Go through the lines below and copy each one that holds the string "materials".

◆ ◆ ◆ ◆ ◆

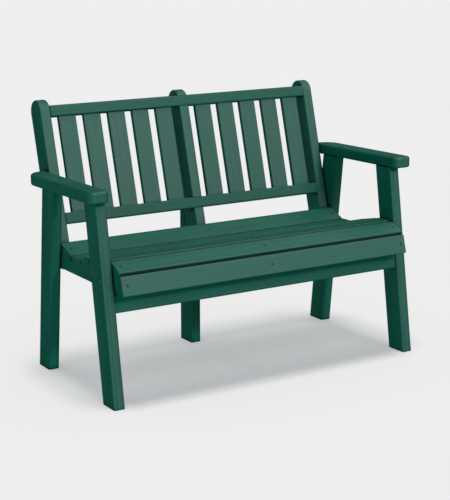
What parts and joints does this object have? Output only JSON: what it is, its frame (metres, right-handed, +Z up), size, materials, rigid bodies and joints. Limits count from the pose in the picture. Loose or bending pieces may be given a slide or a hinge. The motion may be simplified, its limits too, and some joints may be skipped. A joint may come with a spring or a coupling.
{
  "type": "garden bench",
  "caption": "Two-seat garden bench of green boards with splayed legs, flat armrests, a scooped slatted seat and a leaning slatted back.",
  "frame": {"origin": "on the floor, under the middle of the bench's length and depth", "axes": "+X along the bench to the right as seen from in front, +Y from the front to the back, +Z up"},
  "size_m": [1.356, 0.7243, 0.9944],
  "materials": {
    "leg_board": "green exterior paint, satin",
    "armrest_board": "green exterior paint, satin",
    "frame_board": "green exterior paint, satin",
    "rail_board": "green exterior paint, satin",
    "back_slat_board": "green exterior paint, satin",
    "seat_slat_board": "green exterior paint, satin",
    "screw_steel": "dark coated",
    "bolt_steel": "galvanised, the heads painted over in green",
    "dowel_wood": "bare hardwood, glued"
  },
  "bodies": {
    "root": {"armrest_dowels": "dowel_wood", "back_slat_01": "back_slat_board", "back_slat_02": "back_slat_board", "back_slat_03": "back_slat_board", "back_slat_04": "back_slat_board", "back_slat_05": "back_slat_board", "back_slat_06": "back_slat_board", "back_slat_07": "back_slat_board", "back_slat_08": "back_slat_board", "back_slat_09": "back_slat_board", "back_slat_10": "back_slat_board", "bottom_back_rail": "rail_board", "centre_back_post": "frame_board", "centre_leg_screws": "screw_steel", "centre_rear_leg": "leg_board", "centre_seat_support": "frame_board", "frame_bolts": "bolt_steel", "frame_nuts": "bolt_steel", "front_stretcher": "frame_board", "left_armrest": "armrest_board", "left_back_post": "frame_board", "left_front_leg": "leg_board", "left_rear_leg": "leg_board", "left_seat_support": "frame_board", "nose_board_screws": "screw_steel", "rail_screws": "screw_steel", "right_armrest": "armrest_board", "right_back_post": "frame_board", "right_front_leg": "leg_board", "right_rear_leg": "leg_board", "right_seat_support": "frame_board", "seat_nose_board": "seat_slat_board", "seat_screws": "screw_steel", "seat_slat_1": "seat_slat_board", "seat_slat_2": "seat_slat_board", "seat_slat_3": "seat_slat_board", "seat_slat_4": "seat_slat_board", "seat_slat_5": "seat_slat_board", "seat_slat_6": "seat_slat_board", "stretcher_screws": "screw_steel", "support_screws": "screw_steel", "top_back_rail": "rail_board"}
  },
  "joints": []
}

◆ ◆ ◆ ◆ ◆

◆ COMPLETED EXERCISE:
What parts and joints does this object have? Output only JSON: what it is, its frame (metres, right-handed, +Z up), size, materials, rigid bodies and joints. Limits count from the pose in the picture. Loose or bending pieces may be given a slide or a hinge. The motion may be simplified, its limits too, and some joints may be skipped. A joint may come with a spring or a coupling.
  "materials": {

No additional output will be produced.